As I said before, mlbviewer really wasn't designed for Windows. You're pretty much at the mercy of the media player and many of them do not support the nexdef mgeg-ts format at all or not very well. At least on Linux, the ffmpeg development is a bit swifter. If you're feeling brave, you can try to build your own mplayer2 or mpv in the cygwin environment. Though that is a lot of extra libraries you have to track down. I'm not posting instructions on that.
As for recording, it's a grey area of the Terms And Service. It is not explicitly forbidden (like using proxies to circumvent blackouts--don't even ask me for that), but it is also not a feature of the MLB.TV service. In fact, it may even step on a revenue stream as I believe individual games are available for purchase from iTunes. So I'll say it is possible to use mlbviewer to record, but I'm not going to say how. You may want to read the documentation of your media player.
Well, i hope one day someone makes a version for windows
I'll take a look and find the settings. Prolly need to edit config file like so in order to work
Have a look at mlbplay.py. At least for nexdef, I have the n=1 nu=1 flags that will just spit out the base64 bit you need to feed to mlbhls. That should let you script something together to look into how feasible this would be. Let me know if you find a recipe that works.
Thanks, I'll get back to you when I've done this. I may not have the time for a while.
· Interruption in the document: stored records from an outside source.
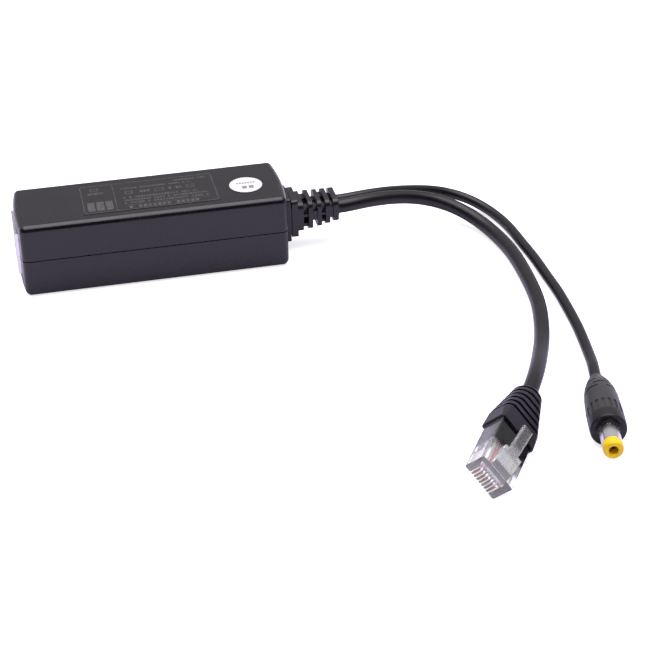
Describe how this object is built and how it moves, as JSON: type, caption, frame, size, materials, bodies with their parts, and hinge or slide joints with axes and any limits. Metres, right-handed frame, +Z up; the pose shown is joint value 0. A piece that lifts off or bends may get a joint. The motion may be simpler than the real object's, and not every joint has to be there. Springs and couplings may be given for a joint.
{
  "type": "poe splitter",
  "caption": "Slim black in-line power-over-network splitter: a jack in one end, and a network lead and a barrel power lead leaving through one ribbed strain relief at the other.",
  "frame": {"origin": "centre of the housing's underside, on the surface it stands on, taken over the housing with its jack and without the leads", "axes": "+X along the housing from the jack to the leads, -Y the long side that faces the picture, +Z up"},
  "size_m": [0.1597, 0.1626, 0.0238],
  "materials": {
    "housing_black": "satin black moulded shell with a fine spark texture",
    "label_film": "black printed film with pale print blocks",
    "sticker_white": "white coated paper disc",
    "board_green": "green solder mask on glass-fibre board",
    "shield_metal": "tinned sheet",
    "insert_black": "black glass-filled moulding",
    "contact_gold": "gold-plated",
    "chip_black": "black epoxy moulding with tinned leads",
    "can_sleeve": "shrink sleeve over an aluminium can",
    "can_sleeve_black": "black shrink sleeve over an aluminium can",
    "choke_black": "black shrink tube over a ferrite drum",
    "ferrite": "matt sintered ferrite",
    "former_brown": "phenolic former",
    "winding_tape": "yellow polyester tape over copper wire",
    "opto_white": "white epoxy moulding",
    "chip_tan": "tan ceramic with tinned ends",
    "chip_resistor": "black glaze with tinned ends",
    "wire_pairs": "coloured wire insulation",
    "wire_power": "red and black wire insulation",
    "relief_black": "flexible black moulding",
    "lead_black": "satin black jacket",
    "boot_black": "flexible charcoal boot",
    "plug_clear": "clear moulded polycarbonate",
    "plug_wire": "coloured wire insulation",
    "handle_black": "flexible black overmould with fine grip grooves",
    "sleeve_nickel": "nickel-plated barrel",
    "nose_yellow": "yellow insulating nose",
    "inner_brass": "plated spring contact"
  },
  "bodies": {
    "root": {"bottom_shell": "housing_black", "top_shell": "housing_black", "rating_label": "label_film", "inspection_sticker": "sticker_white", "circuit_board": "board_green", "jack_shield": "shield_metal", "jack_insulator": "insert_black", "jack_contacts": "contact_gold", "lan_transformer": "chip_black", "bridge_rectifiers": "chip_black", "controller_chip": "chip_black", "switching_transistor": "chip_black", "input_capacitor": "can_sleeve", "input_choke": "choke_black", "transformer_core": "ferrite", "transformer_bobbin": "former_brown", "transformer_winding": "winding_tape", "optocoupler": "opto_white", "output_diode": "chip_black", "output_capacitors": "can_sleeve_black", "output_choke": "choke_black", "chip_capacitors": "chip_tan", "chip_resistors": "chip_resistor", "data_wires": "wire_pairs", "power_wires": "wire_power", "strain_relief": "relief_black", "ethernet_lead": "lead_black", "dc_lead": "lead_black", "plug_boot": "boot_black", "plug_body": "plug_clear", "plug_contacts": "contact_gold", "plug_wires": "plug_wire", "dc_handle": "handle_black", "dc_sleeve": "sleeve_nickel", "dc_insulator": "nose_yellow", "dc_inner_contact": "inner_brass"}
  },
  "joints": []
}
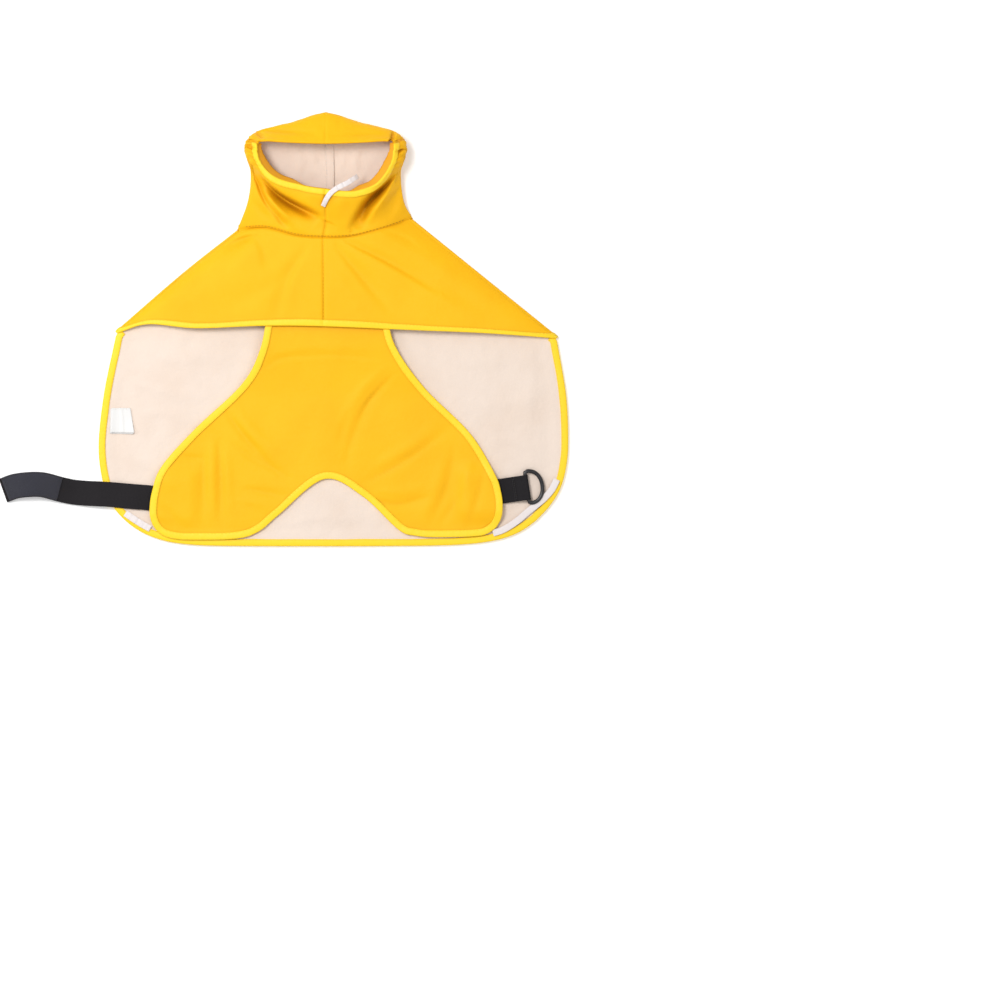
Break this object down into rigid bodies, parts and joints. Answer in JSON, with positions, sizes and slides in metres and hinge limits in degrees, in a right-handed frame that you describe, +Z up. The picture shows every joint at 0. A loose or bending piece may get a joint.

FWIW, last year I used mlbviewer on Windows all the time with Cygwin and used VLC to watch the video. I'm not sure I ever tried the rtmpdump streams, and I think the mlbhls streams might only have worked after I figured out how to fix mlbhls's -F behavior (check upthread for the patch); but after that at least, VLC played the files fine.
I haven't tried it this year, but very little has changed as far as the media formats are concerned so I'd be surprised if there were any major changes...
So I found that mlbclassics will work if the video_player= line in ~/.mlb/config is simply "video_player=mpv"
That however makes non-nexdef streams more susceptible to network delay, jitter, and loss. In other words, a sometimes choppy playback.
So I have added an option to ~/.mlb/config for mlbclassics.py called classics_player=. So now these are the settings I recommend to start with in ~/.mlb/config:
So we specify a cache setting for rtmpdump (SD mode or non-Nexdef mode) mlbviewer.py games and then we accept the default cache setting (don't remember what this is) for mlbclassics games. I recommend use_nexdef=0 to disable nexdef mode until I can figure out why it's not working on Windows. I'm not sure how much more time I am going to get to work on Cygwin as I am leaving my current job and have to return the Windows laptop soon.
If you have a modern PC/laptop (1 GB RAM, video chip with hardware acceleration), I have been working on a Linux LiveCD version of mlbviewer. It runs really well as virtual machine if you enable 3D video acceleration in the VM settings and run the VM in Full-Screen mode. But I test primarily with a quad-core i7 so let's see how it runs on a more modest Core2 Duo before I make claims about system requirements. I have run it as a LiveCD (not a virtual machine) on as low as a Thinkpad T41 (Intel Pentium M 1.6 Ghz, single core, 1.5 GB RAM) Honestly, I would rather it run as a VM than a LiveCD because I wouldn't have to bundle in all the extra drivers.
Give me a week or two to polish up the LiveCD/VM version and I'll see if I can upload it to SourceForge or if I need to host a file of that size somewhere else.
When I set "use_nexdef=1" in my mlbview config file, and then start a game, I get:
Code:
mlbhls: invalid option -- 'F'
Segmentation fault
After which I obviously don't get a game. Has someone else run into this error, or should I look into my particular setup?
For what it's worth, during compiling I got:
Code:
gcc -O2 mlb.c utils.c output.c -lm -lcurl -lcrypto -lconfig -o mlbhls
mlb.c: In function ‘mlb_hls_get_and_decrypt’:
mlb.c:881:5: warning: call to ‘_curl_easy_setopt_err_long’ declared with attribute warning: curl_easy_setopt expects a long argument for this option [enabled by default]
When I enable debug, I see that the following command is generated by mlbviewer:
When I set "use_nexdef=1" in my mlbview config file, and then start a game, I get:
Code:
mlbhls: invalid option -- 'F'
Segmentation fault
After which I obviously don't get a game. Has someone else run into this error, or should I look into my particular setup?
For what it's worth, during compiling I got:
Code:
gcc -O2 mlb.c utils.c output.c -lm -lcurl -lcrypto -lconfig -o mlbhls
mlb.c: In function ‘mlb_hls_get_and_decrypt’:
mlb.c:881:5: warning: call to ‘_curl_easy_setopt_err_long’ declared with attribute warning: curl_easy_setopt expects a long argument for this option [enabled by default]
When I enable debug, I see that the following command is generated by mlbviewer:
I think "-F 23:00:01" should be "-f NNN" (small letter 'f'), but I'm not sure what NNN should be.
You need the mlbhls from the experimental branch. That's the one that has the -F option which is a time code to start playback from.
Code:
svn co https://mlbtv-hls-nexdef.googlecode.com/svn/branches/experimental mlbhls
This is superior to -f which is an integer number of video chunks to skip ahead before playback. The problem with -f is that even though the number of chunks can be converted to a seconds offset, that doesn't do us any good if we don't know how many seconds of lead into the actual broadcast is taken up by the, "Your Game is About To Start" screen. -F fixes that as the actual time of the beginning of the broadcast is published in one of the media location requests I make. No more guesswork!